A researcher observes a CRISPR/Cas9 process through a stereomicroscope. Photo: Gregor Fischer/picture alliance via Getty Images
The first two patients to receive CRISPR-based treatments for their blood disorders benefited from the therapy, the two companies developing the treatment announced yesterday — a sign that gene editing may be a safe and effective way to cure blood diseases, STAT reports.
Why it matters: The two blood disorders, sickle cell disease and beta thalassemia, can have a drastic impact on patients' lives. A cure would be transformative.
Details: The two patients have been free from blood transfusions and disease symptoms for a relatively short period of time and have experienced only short-term, treatable side effects.
The big picture: CRISPR Therapeutics and Vertex Pharmaceuticals, the companies developing the treatment, aren't the only ones actively looking for new treatments for these blood disorders.
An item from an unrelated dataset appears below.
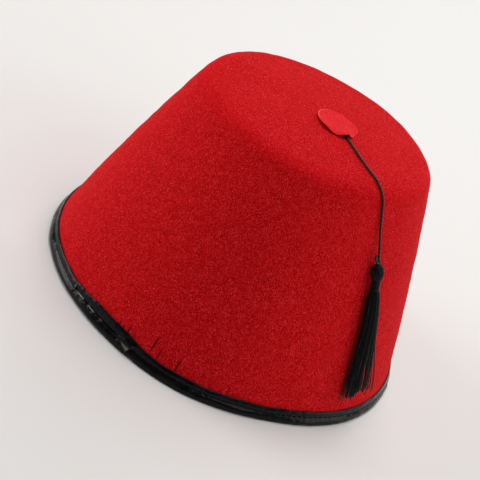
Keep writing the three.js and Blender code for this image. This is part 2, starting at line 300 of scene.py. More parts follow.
def solid(name, look, verts, quads, tris=(), marks=None):
    """A smooth-shaded mesh object from millimetres, its faces turned outward."""
    verts = np.asarray(verts, float).reshape(-1, 3)
    quads = np.asarray(quads, int).reshape(-1, 4)
    tris = np.asarray(tris, int).reshape(-1, 3)
    halves = np.vstack([quads[:, [0, 1, 2]], quads[:, [0, 2, 3]], tris])
    a, b, c = (verts[halves[:, i]] for i in range(3))
    if np.einsum("ij,ij->i", a, np.cross(b, c)).sum() < 0:
        quads, tris = quads[:, ::-1], tris[:, ::-1]
    loops = np.concatenate([quads.ravel(), tris.ravel()])
    sizes = np.concatenate([np.full(len(quads), 4), np.full(len(tris), 3)])
    mesh = bpy.data.meshes.new(name)
    mesh.vertices.add(len(verts))
    mesh.vertices.foreach_set("co", (verts * MM).astype(np.float32).ravel())
    mesh.loops.add(len(loops))
    mesh.loops.foreach_set("vertex_index", loops.astype(np.int32))
    mesh.polygons.add(len(sizes))
    starts = np.concatenate([[0], np.cumsum(sizes)[:-1]])
    mesh.polygons.foreach_set("loop_start", starts.astype(np.int32))
    mesh.update(calc_edges=True)
    mesh.validate()
    mesh.polygons.foreach_set("use_smooth", np.ones(len(mesh.polygons), bool))
    for mark, values in (marks or {}).items():
        layer = mesh.attributes.new(mark, "FLOAT", "POINT")
        layer.data.foreach_set("value", np.asarray(values, np.float32).ravel())
    mesh.materials.append(look)
    obj = bpy.data.objects.new(name, mesh)
    bpy.context.scene.collection.objects.link(obj)
    return obj


# ---- Materials ----


class Look:
    """A node material on one Principled shader, with textures placed in the object's own metres."""

    def __init__(self, name, **settings):
        self.material = bpy.data.materials.new(name)
        self.material.use_nodes = True
        self.tree = self.material.node_tree
        self.shader = self.tree.nodes["Principled BSDF"]
        self.place = self.tree.nodes.new("ShaderNodeTexCoord").outputs["Object"]
        for socket, value in settings.items():
            self.shader.inputs[socket.replace("_", " ")].default_value = value

    def node(self, kind, inputs=None, **settings):
        made = self.tree.nodes.new("ShaderNode" + kind)
        for key, value in settings.items():
            setattr(made, key, value)
        for socket, value in (inputs or {}).items():
            if isinstance(value, bpy.types.NodeSocket):
                self.tree.links.new(value, made.inputs[socket])
            else:
                made.inputs[socket].default_value = value
        return made

    def stretched(self, scale):
        """The place, scaled along each axis before a texture reads it."""
        return self.node("Mapping", {"Vector": self.place, "Scale": scale}).outputs["Vector"]

    def noise(self, size_mm, detail=2.0, roughness=0.5, place=None, distortion=0.0):
        """Noise with features of about `size_mm`."""
        inputs = {"Vector": place or self.place, "Scale": 1 / (size_mm * MM), "Detail": detail,
                  "Roughness": roughness, "Distortion": distortion}
        return self.node("TexNoise", inputs).outputs["Fac"]

    def mark(self, name):
        return self.node("Attribute", attribute_name=name).outputs["Fac"]

    def spread(self, value, low, high, to_low=0.0, to_high=1.0):
        """Maps the range from `low` to `high` onto the one from `to_low` to `to_high`, and clamps it."""
        inputs = {"Value": value, "From Min": low, "From Max": high, "To Min": to_low, "To Max": to_high}
        return self.node("MapRange", inputs).outputs["Result"]

    def math(self, operation, a, b):
        return self.node("Math", {0: a, 1: b}, operation=operation).outputs["Value"]

    def blend(self, factor, a, b):
        """One colour turning into another."""
        made = self.node("Mix", data_type="RGBA")
        colour_inputs = [s for s in made.inputs if s.type == "RGBA"]
        for socket, value in zip([made.inputs["Factor"], *colour_inputs], (factor, a, b)):
            if isinstance(value, bpy.types.NodeSocket):
                self.tree.links.new(value, socket)
            else:
                socket.default_value = value
        return next(s for s in made.outputs if s.type == "RGBA")

    def bump(self, height, depth_mm, strength=1.0, under=None):
        inputs = {"Height": height, "Distance": depth_mm * MM, "Strength": strength}
        if under is not None:
            inputs["Normal"] = under
        return self.node("Bump", inputs).outputs["Normal"]

    def set(self, socket, value):
        self.tree.links.new(value, self.shader.inputs[socket])


# Sizes in mm of the felt's grain, on the wall and on the top, and of its tufts and patches.
WALL_FLECK, TOP_FLECK, TUFT, PATCH = 0.34, 0.52, 1.5, 9
# The heights, in metres, between which the wall's grain turns into the top's.
GRAIN_TURNS_FROM, GRAIN_TURNS_TO = 0.108, 0.118
FLECK_SHARE = 0.86


def felt_look(name, light, dark, fibre, patch, mark, painted_shade_and_highlight_colour, painted_shade_and_highlight_share=1.0):
    """Needled felt: a fine grain, drawn out along the height on the wall, with paler fibres and soft
    patches. Places with the attribute `mark` take the colour `painted_shade_and_highlight_colour`: painted
    shade on the red felt, a painted highlight on the disc."""
    look = Look(name, Roughness=0.95, Specular_IOR_Level=0.05, Sheen_Weight=0.08, Sheen_Roughness=0.5,
                Sheen_Tint=(1.0, 0.12, 0.12, 1))
    wall_flecks = look.noise(WALL_FLECK, 2.0, 0.8, look.stretched((1, 1, 0.26)), 0.15)
    top_flecks = look.noise(TOP_FLECK, 2.0, 0.8, look.stretched((1, 0.7, 1)), 0.3)
    height = look.node("SeparateXYZ", {"Vector": look.place}).outputs["Z"]
    on_top = look.spread(height, GRAIN_TURNS_FROM, GRAIN_TURNS_TO)
    on_wall = look.math("SUBTRACT", 1.0, on_top)
    flecks = look.math("ADD", look.math("MULTIPLY", wall_flecks, on_wall),
                       look.math("MULTIPLY", top_flecks, on_top))
    tufts = look.noise(TUFT, 2.0, 0.6, look.stretched((1, 1, 0.4)), 0.5)
    mixed = look.math("ADD", look.math("MULTIPLY", flecks, FLECK_SHARE),
                      look.math("MULTIPLY", tufts, 1 - FLECK_SHARE))
    colour = look.blend(look.spread(mixed, 0.40, 0.60), dark, light)
    colour = look.blend(look.spread(mixed, 0.52, 0.66), colour, fibre)
    colour = look.blend(look.spread(look.noise(PATCH), 0.3, 0.7, 0.0, 0.25), colour, patch)
    # Painted light: the attribute `mark` blends in painted shade (red felt's pull creases) or a painted
    # highlight (disc's edge).
    colour = look.blend(look.math("MULTIPLY", look.mark(mark), painted_shade_and_highlight_share), colour, painted_shade_and_highlight_colour)
    look.set("Base Color", colour)
    coarse = look.bump(tufts, 0.3, 0.35)
    look.set("Normal", look.bump(flecks, 0.26, 0.6, coarse))
    return look.material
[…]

- Bluebird Bio's gene therapy for beta thalassemia was approved in Europe in June, and it's expected to be approved in the U.S. next year. Other companies and academics are also looking for gene editing or gene therapy treatments for these diseases.
"For decades, we knew about the sickle cell disease mutation but we didn’t know about other genes [involved in the disease] and we didn’t have the necessary tools for genetic correction” of cells, Mitchell Weiss of St. Jude Children’s Research Hospital told STAT.
- "Now we have a confluence of scientific understanding and technology that can come together to make things happen."
- Genetic technology's double-edged sword
- Genetic testing may prevent ER visits for kids with Type I diabetes
- Gene therapies' accessibility problem
Editor's note: This piece has been corrected to show that Bluebird Bio's gene therapy for beta thalassemia was approved in Europe this year (not last year).